The company codified its bathroom policy in 2018 after two Black men were arrested at a Philadelphia Starbucks while waiting for a friend. One of the men said he asked to use the restroom shortly after walking in and was told it was only for paying customers. Minutes later, a store employee called 911.
Starbucks apologized and set up anti-bias trainings for its workers. It also officially informed employees that bathrooms were for everyone.
“Any person who enters our spaces … regardless of whether they make a purchase, is considered a customer,” Starbucks said in an email to workers at the time. But the commitment has proved challenging.
This month, Starbucks said it was closing 16 stores, citing safety concerns. In an open letter outlining the steps Starbucks is taking to try to keep workers safe, members of the US leadership team listed “closing restrooms” as part of the effort. The changes come as Starbucks fights a growing unionization drive.

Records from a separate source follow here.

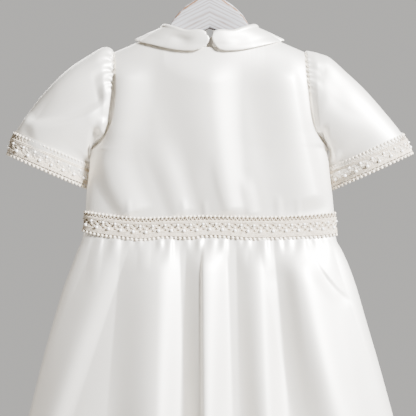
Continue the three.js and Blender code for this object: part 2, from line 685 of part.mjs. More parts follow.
add('bodice_front', bodicePanel(false, columnSpots(-1, 1)), satin);
add('bodice_back_left', bodiceBack(false), satin);
add('bodice_back_right', bodiceBack(true), satin);
add('collar_left', collarHalf(-1), satin);
add('collar_right', collarHalf(1), satin);
add('sleeve_left', sleeve(-1), satin);
add('sleeve_right', sleeve(1), satin);
add('cuff_lace_left', cuffLace(-1), lace);
add('cuff_lace_right', cuffLace(1), lace);
add('waist_lace', waistLace(), lace);
add('skirt_front', skirtHalf(false), satin);
add('skirt_back', skirtHalf(true), satin);
add('hanger_wood', hangerWood(), wood);
add('hanger_hook', hangerHook(), steel);
for (let i = 0; i < buttonCount; i += 1) {
  const z = firstButtonHeight - i * buttonPitch;
  const button = add(`back_button_${i + 1}`, buttonShape(), pearl);
  button.position.set(0, bodiceDepth(0, z, true) + seamGap * 2, z);
}

export default gown;
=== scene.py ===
import math

import bmesh
import bpy
import numpy as np
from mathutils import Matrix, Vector


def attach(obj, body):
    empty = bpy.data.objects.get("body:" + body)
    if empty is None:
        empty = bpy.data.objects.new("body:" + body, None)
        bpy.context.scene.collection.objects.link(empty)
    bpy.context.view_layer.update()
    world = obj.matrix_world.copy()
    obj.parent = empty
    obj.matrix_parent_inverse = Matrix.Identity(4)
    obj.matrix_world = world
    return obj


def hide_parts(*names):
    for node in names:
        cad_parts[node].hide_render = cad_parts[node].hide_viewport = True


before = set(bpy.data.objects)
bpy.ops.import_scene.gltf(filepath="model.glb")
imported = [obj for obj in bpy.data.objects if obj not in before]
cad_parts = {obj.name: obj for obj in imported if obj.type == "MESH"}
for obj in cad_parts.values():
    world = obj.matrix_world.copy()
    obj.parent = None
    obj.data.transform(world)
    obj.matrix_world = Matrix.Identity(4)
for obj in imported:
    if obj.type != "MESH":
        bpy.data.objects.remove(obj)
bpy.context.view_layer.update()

METRES = 0.001


def table(text):
    """A table's columns as arrays, by the names in its first line, in rising order of the first column."""
    names, *rows = [line.split() for line in text.strip().splitlines()]
    ordered = sorted((list(map(float, row)) for row in rows), key=lambda row: row[0])
    return {name: np.array(column) for name, column in zip(names, zip(*ordered))}


def each(source):
    """A table's rows, their values by column."""
    return [dict(zip(source, row)) for row in zip(*source.values())]


# Soft creases: each runs from one point to another, has a height (a trough's is negative), a width on its
# left and on its right, the share by which it widens, the shares over which its ends fade, and a sideways bow
CREASE_COLUMNS = "x z x_end z_end high left right widen fade_in fade_out bow".split()


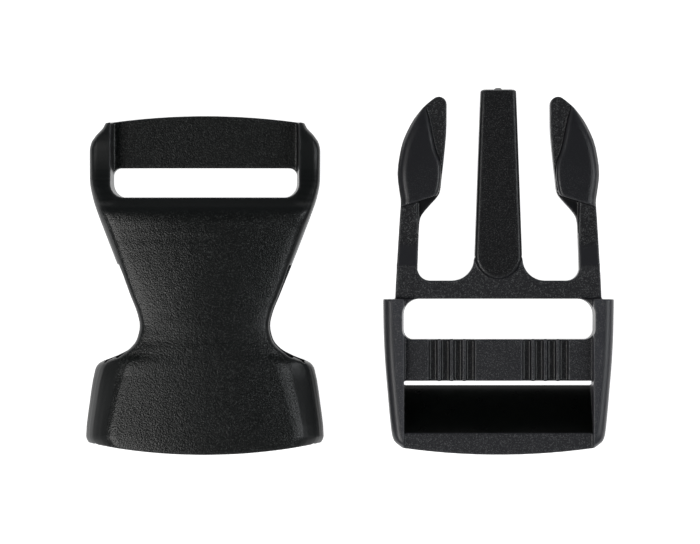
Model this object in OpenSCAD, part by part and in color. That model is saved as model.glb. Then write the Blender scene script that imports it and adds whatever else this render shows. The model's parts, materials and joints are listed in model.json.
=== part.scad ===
// Side release buckle for flat webbing, moulded in black plastic. A socket and a plug lie
// apart beside each other with their fronts up. Millimetres. +Y runs from the mouth of the
// socket, and from the end bar of the plug, towards the webbing bar and the arm tips.
// +Z is the front. Each half is drawn on its own axis with its lower end at Y 0.

/* [Layout] */
// Free space between the two halves as they lie
halves_gap = 8.3; // [3:0.1:30]
// Width of the webbing slots of both halves
slot_w = 26.4; // [25:0.1:26.8]
// Draft of the ends of those slots
slot_draft = 0.35; // [0:0.05:0.5]
// Height of the parting plane, halfway through both halves
mid_z = 4.7; // [4.6:0.05:5]

/* [Socket outline] */
// Length of the socket from the mouth to the top of its webbing bar
socket_l = 47.4; // [46:0.1:52]
// Width of the socket near its mouth, its widest place
mouth_w = 33.3; // [32.6:0.1:36]
// Width across the ears at their shoulder
ear_w = 30.7; // [30:0.1:31.5]
// Length of the ears from the mouth to their shoulder
ear_l = 12.05; // [11.6:0.05:12.8]
// Width of the waist between the side windows
waist_w = 18.2; // [16:0.1:21]
// Distance of the waist from the mouth
waist_y = 18; // [17.4:0.1:19]
// Width across the lugs beside the webbing slot
lug_w = 32.3; // [31.6:0.1:34]
// Width at the top, where the chamfers of the lugs end
tip_w = 27.7; // [27:0.1:28.4]
// Radius of the curved edge at the mouth, seen from the front
mouth_arc = 82; // [70:1:120]
// Radius of the arched top of the webbing bar
bar_arc = 95; // [80:1:140]

/* [Socket section] */
// Thickness of the socket at its mouth
socket_t = 9.4; // [9.2:0.05:10]
// Thickness of the lugs beside the webbing slot
lug_t = 6; // [5:0.1:7]
// Height of the crown of the socket's front over its edges
crown = 0.65; // [0.3:0.05:0.8]
// Angle at which the ears fall away beside their crease
ear_slope = 34; // [20:1:36]
// Distance of that crease from the side, at the mouth
ear_rim = 4.2; // [3.8:0.1:4.6]
// Length over which the crease bends
crease_soft = 2; // [1:0.1:2.2]
// Radius of the sides of the ears
ear_round = 3.4; // [2.6:0.1:3.6]
// Edge radius of the waist
waist_round = 1.1; // [0.8:0.05:1.2]
// Edge radius of the body above the waist
body_round = 1.8; // [1.2:0.05:2]
// Edge radius of the lugs
lug_round = 1; // [0.6:0.05:1.3]
// Height of the webbing slot of the socket
socket_slot_h = 4.15; // [4.1:0.05:5]
// Depth of the webbing bar along the buckle
bar_h = 7.35; // [6.5:0.05:8]
// Thickness of the webbing bar
bar_t = 1.8; // [1.4:0.1:3]
// Corner radius of the webbing slot on the body side
slot_round = 2; // [0.6:0.1:2]
// Corner radius of the webbing slot at the bar
bar_round = 1.1; // [0.4:0.1:1.9]
// Thickness of the side walls of the ears
side_wall = 1.4; // [1.3:0.05:1.6]

/* [Plug outline] */
// Width of the plug at the shoulders of its rails
plug_w = 32.2; // [32:0.1:34]
// Width of the plug at its end bar
end_w = 29.7; // [29.4:0.1:31]
// Length of the frame from the end bar to the shoulders
base_l = 21.7; // [21.4:0.1:24]
// Radius of the curved end, seen from the front
end_arc = 95; // [75:1:140]
// Depth of the crosspiece beyond the shoulders
cross_h = 2.6; // [2:0.1:3.2]
// Width of the crosspiece and of the arms at their roots
cross_w = 28.6; // [28.2:0.1:29]
// Height of the upper webbing slot
plug_slot_h = 5.65; // [4.4:0.05:6]
// Corner radius of the upper webbing slot at the grip bar
plug_slot_round = 1.4; // [0.5:0.1:1.8]
// Corner radius of the upper webbing slot at the crosspiece
cross_round = 2.2; // [1.2:0.1:2.4]
// Depth of the grip bar along the buckle
grip_h = 5.8; // [5:0.1:6]
// Gap between the grip bar and the foot of the end bar
slit_h = 0.7; // [0.5:0.05:0.9]
// Depth of the flat top of the end bar
strip_h = 2.95; // [2.4:0.05:3.6]

/* [Plug section] */
// Thickness of the frame
plug_t = 9.1; // [8.8:0.05:9.6]
// Edge radius of the rails
rail_round = 1.3; // [0.8:0.05:1.5]
// Height of the crown of the frame's front over its edges
frame_crown = 0.2; // [0:0.05:0.4]
// Depth of the top of the end bar below the frame's front
strip_drop = 0.8; // [0.5:0.05:1.2]
// Depth of the top of the grip bar below the frame's front
grip_drop = 1.7; // [1.2:0.05:2.2]
// Thickness of the grip bar
grip_t = 6; // [4:0.1:6.4]
// Thickness of the end bar
end_bar_t = 2; // [1.6:0.1:2.4]
// Grooves in each of the two groups on the grip bar
groove_n = 4; // [2:1:4]
// Width of a groove
groove_w = 1.15; // [0.8:0.05:1.4]
// Spacing of the grooves
groove_pitch = 1.74; // [1.6:0.02:2]
// Distance of the innermost grooves from the axis
groove_x = 3.93; // [3:0.05:4.2]
// Depth of the grooves
groove_d = 0.4; // [0.2:0.05:0.6]

/* [Guide] */
// Length of the guide beyond the shoulders
guide_l = 29.3; // [28.5:0.1:29.6]
// Width of the guide at its tip
guide_tip_w = 4.95; // [4.6:0.1:5.4]
// Width of the guide at its root
guide_root_w = 6.85; // [6.2:0.05:7]
// Thickness of the guide
guide_t = 5.2; // [4.8:0.05:5.6]
// Bevel along the edges of the guide
guide_bevel = 0.35; // [0.2:0.05:0.5]
// Fillet between the guide and the crosspiece
guide_fillet = 3.1; // [1.6:0.1:3.2]
// Width of the gate mark on the end of the guide
gate_w = 0.9; // [0.6:0.05:1.2]
// Height of the gate mark
gate_h = 0.25; // [0.15:0.05:0.4]

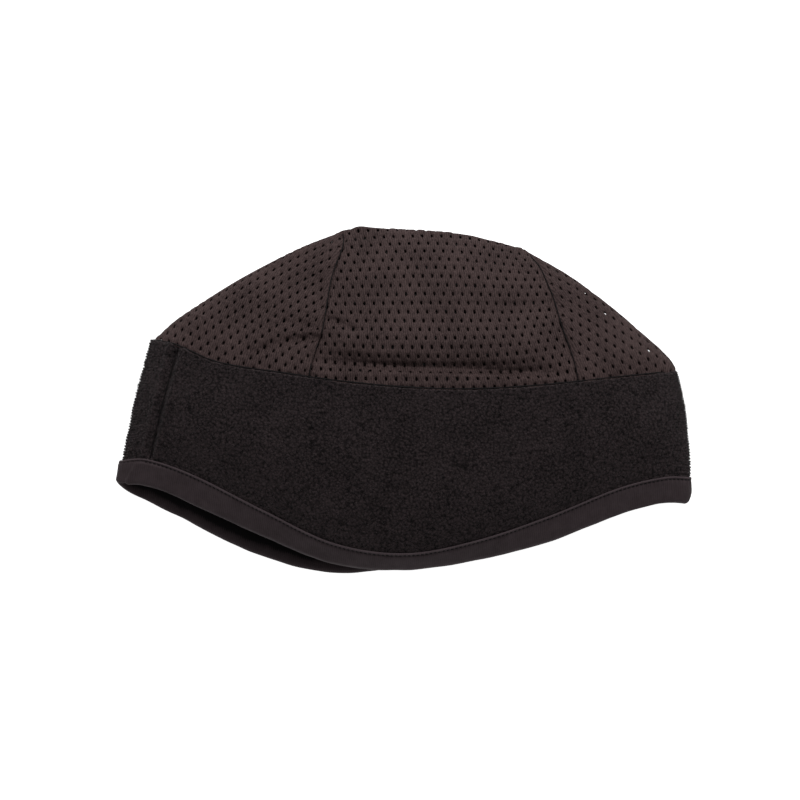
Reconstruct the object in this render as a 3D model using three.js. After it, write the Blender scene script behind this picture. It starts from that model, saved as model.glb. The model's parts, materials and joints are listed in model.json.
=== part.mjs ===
// A skull cap for cold weather, lying on its side as it is put down: a fleece band round the
// forehead, ears and nape, a bound hem along the band's lower edge, and a crown of perforated
// mesh cloth in three panels. Each piece of cloth is a thin wall, and the cap is hollow.
// Millimetres. X runs from the nape to the forehead, Y from the hem to the top of the crown,
// and Z up from the surface that the cap lies on.
import * as THREE from 'three';

// Thickness of each cloth, and how the layers are stacked from the outside of the cap inwards.
const FLEECE_THICK = 2.6;
const MESH_THICK = 1.0;
const MESH_SUNK = 0.5;
const BINDING_THICK = 0.8;
const PRESSED_THICK = 1.2;
const GAP = 0.3;

// How the inside of the crown's cloth leans: across the cap by the band, and soon down from the
// fold over the top.
const LEAN = { turn: 0.1, lessX: 0.45, topX: 0.3, moreY: 0.85, topY: 0.15 };

// Levels: millimetres of cloth up from the hem's edge, measured over the ear.
const HEM_TOP = 12;
const BAND_TOP = 90;
const CROWN_TOP = 175;

// Plan of the two folds, at the nape (left) and at the forehead (right).
const FOLD_PLAN = [
  { level: 0, napeX: -135.3, napeY: -37.9, browX: 134.6, browY: -48.2 },
  { level: HEM_TOP, napeX: -133.5, napeY: -28.3, browX: 134.9, browY: -36.1 },
  { level: 51, napeX: -127.0, napeY: -0.3, browX: 132.0, browY: -8.3 },
  { level: BAND_TOP, napeX: -119.2, napeY: 28.1, browX: 128.1, browY: 12.9 },
  { level: 97, napeX: -113.2, napeY: 32.8, browX: 124.2, browY: 20.4 },
  { level: 111, napeX: -98.2, napeY: 44.2, browX: 115.1, browY: 28.6 },
  { level: 132, napeX: -75.4, napeY: 58.3, browX: 97.9, browY: 43.2 },
  { level: 153, napeX: -50.5, napeY: 71.2, browX: 78.8, browY: 57.4 },
  { level: CROWN_TOP, napeX: -29.3, napeY: 79.7, browX: 58.6, browY: 69.7 },
];

// How far each level hangs below the straight line between its folds, at places given as shares
// of the way from nape to brow. The near layer lies on top, and the far layer on the surface.
const SAG_PLACES = [0.045, 0.125, 0.25, 0.375, 0.5, 0.625, 0.75, 0.875, 0.955];
const SAG = [
  {
    level: 0,
    near: [1.7, 9.5, 24.4, 35.6, 36.8, 30.6, 20.3, 6.5, 0.4],
    far: [8.0, 17.9, 32.2, 39.1, 34.8, 27.4, 17.7, 5.0, 0.2],
  },
  {
    level: HEM_TOP,
    near: [-1.1, 5.3, 21.9, 35.9, 39.3, 32.2, 20.0, 5.7, 0.2],
    far: [4.9, 14.7, 29.4, 37.2, 33.5, 26.5, 16.8, 4.7, 0.1],
  },
  {
    level: 51,
    near: [0.6, 7.2, 17.0, 25.5, 27.5, 23.5, 15.6, 5.6, 1.0],
    far: [4.4, 12.0, 21.5, 26.5, 24.5, 20.0, 13.3, 5.0, 0.8],
  },
  {
    level: BAND_TOP,
    near: [1.6, 8.7, 12.0, 14.4, 15.2, 13.8, 10.0, 4.8, 1.6],
    far: [3.2, 9.6, 13.2, 15.0, 15.0, 13.0, 9.5, 4.8, 1.6],
  },
  {
    level: 132,
    near: [1.2, 3.0, 4.5, 5.5, 5.5, 4.8, 3.2, 1.2, 0.5],
    far: [1.3, 3.5, 5.0, 5.5, 5.5, 4.6, 3.0, 1.2, 0.5],
  },
  {
    level: CROWN_TOP,
    near: [-1.1, -3.0, -3.8, -4.4, -4.9, -5.0, -4.1, -2.7, -1.3],
    far: [-1.1, -3.0, -3.8, -4.4, -4.9, -5.0, -4.1, -2.7, -1.3],
  },
];

// Height of the folds, rise of the near layer's middle above them, and the shape of its arch:
// a low shoulder and a high edge make the arch pointed, and 2 and 0.5 make half an ellipse.
const ARCH = [
  { level: 0, fold: 8.0, rise: 11.0, shoulder: 2.0, edge: 0.5 },
  { level: HEM_TOP, fold: 8.5, rise: 18.5, shoulder: 2.0, edge: 0.5 },
  { level: 30, fold: 8.5, rise: 24.3, shoulder: 2.0, edge: 0.5 },
  { level: 51, fold: 8.3, rise: 27.5, shoulder: 2.0, edge: 0.52 },
  { level: BAND_TOP, fold: 7.5, rise: 28.5, shoulder: 1.9, edge: 0.58 },
  { level: CROWN_TOP, fold: 4.0, rise: 28.5, shoulder: 1.7, edge: 0.72 },
];
const CROWN_FALL = { bend: 1.3, fold: 0.75 };
const FOLD_ROLL = 13;
const TOP_ROLL = 10;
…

In a July memo, Schultz talked about the challenges facing Starbucks and the country overall.
“Our stores serve as windows into America,” he said. “We find ourselves in a position where we must modernize and transform the Starbucks experience in our stores and recreate an environment that is relevant, welcoming and safe.”
It can’t be left to companies to solve the quandary of public bathrooms, said Temple’s Simon. “Only an invigorated and robust state can solve it.”